Miami Waterkeeper student, Casey Dresbach, recently completed her Honor's thesis with the University of Miami Rosenstiel School of Marine and Atmospheric Science and participated in a poster session where she described her project. Casey used ArcGIS to study Brownfields within Miami-Dade County.
Casey's project, titled: "A Case Study: Prioritizing a Contaminated Brownfield Site within Miami-Dade County in Overtown, FL for Cleanup, Redevelopment, and Remediation," evaluated which brownfield sites in Miami were most susceptible to sea level rise and flooding impacts. She cross-referenced these sites with socioeconomic data to determine community vulnerability to potential toxic contamination and compiled this information into a GIS database. The variables she used included: population density, percentage of people below poverty, percentage of people receiving food stamps, disabled individuals, individuals that have received a bachelor's degree, individuals that have completed high school, employment rates, median income, and environmental hazards.
After her analysis, Overtown, FL was selected as a case study location for possible brownfield redevelopment. Casey's ArcGIS analysis showed sea-level rise in combination with socioeconomic variables to determine correlation with the vulnerability of brownfield sites. Casey's study determined that public-private partnerships are essential to brownfield redevelopment, especially in low wealth areas that feel the disparate impacts of climate change.

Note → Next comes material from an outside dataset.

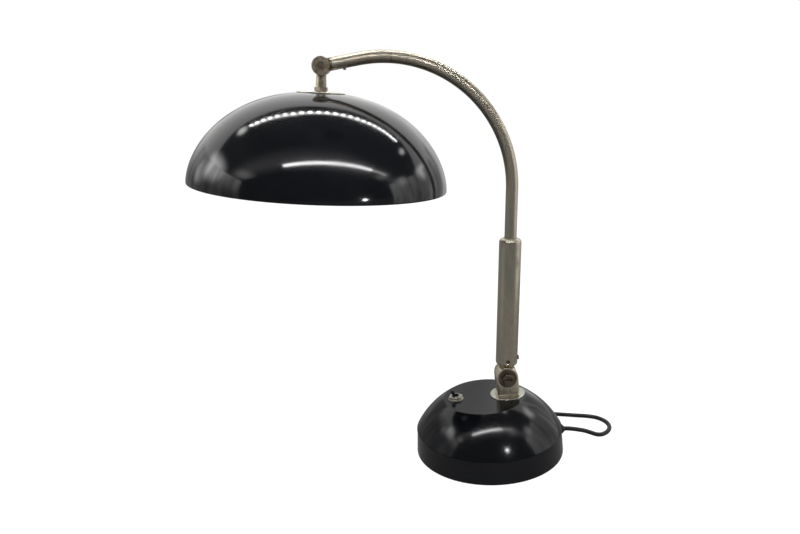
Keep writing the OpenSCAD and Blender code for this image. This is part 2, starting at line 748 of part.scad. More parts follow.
module holder_cap() color("#2a1a12") on_shade() difference() {
    union() {
        translate([0, 0, -holder_top - 4]) cylinder(r = 9, h = 4);
        translate([0, 0, -holder_split]) rotate_extrude() intersection() {
            union() {
                square([holder_r, 8]);
                translate([holder_r - 8, 8]) circle(8);
                square([holder_r - 8, 16]);
            }
            square([holder_r, 16]);
        }
    }
    translate([0, 0, -holder_split - 1]) turned(holder_r - holder_wall, 0, 13, 0, 5);
    translate([0, 0, -holder_split]) cylinder(r = stem_r + push, h = big);
}

module holder_body() color("#2a1a12") on_shade() difference() {
    translate([0, 0, -holder_low]) rotate_extrude() {
        square([holder_r, holder_low - holder_split]);
        translate([holder_r, 3]) circle(1.5);
        translate([holder_r, 9]) circle(1.5);
    }
    translate([0, 0, -holder_low - 1]) cylinder(r = holder_r - holder_wall, h = big);
}

module holder_shell() color("goldenrod") on_shade() {
    ring(cap_r + 1.2, cap_r + 0.3, -bulb_base - 24, -bulb_base + 2);
    ring(holder_r - holder_wall - push, stem_r, -bulb_base + 2, -bulb_base + 5);
}

module holder_contacts() color("gold") on_shade() {
    translate([-3, -1.5, -bulb_base + 0.2]) cube([6, 3, 1.8 - run]);
}

// Screw cap of the bulb, open at the glass, with its contact on top
module bulb_cap() color("silver") on_shade() translate([0, 0, -bulb_base - cap_l]) difference() {
    union() {
        cylinder(r = cap_r, h = cap_l - 4);
        translate([0, 0, cap_l - 4]) cylinder(r1 = cap_r, r2 = 5, h = 3);
        translate([0, 0, cap_l - 2]) cylinder(r = 4.8, h = 2);
    }
    translate([0, 0, -1]) cylinder(r = cap_r - cap_wall, h = cap_l - 4);
}

// Ball and neck of the bulb, drawn in by d for its inside
module bulb_ball(d, h) {
    translate([0, 0, -bulb_tip + bulb_d / 2]) sphere(bulb_d / 2 - d);
    translate([0, 0, -bulb_tip + bulb_d / 2])
        cylinder(r1 = bulb_d / 2 - 3 - d, r2 = cap_r + 0.4 - d, h = h);
}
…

For her work, Casey received departmental honors and the University of Miami's 2019 Outstanding Marine Affairs Student Award. You can read Casey's full thesis here and take a closer look at her poster here.
Casey's work will support a collaborative effort among Regional Planning Councils and other stakeholders to secure support for South Florida from the EPA's Brownfields Assessment Grant program. Thank you for your great work, Casey!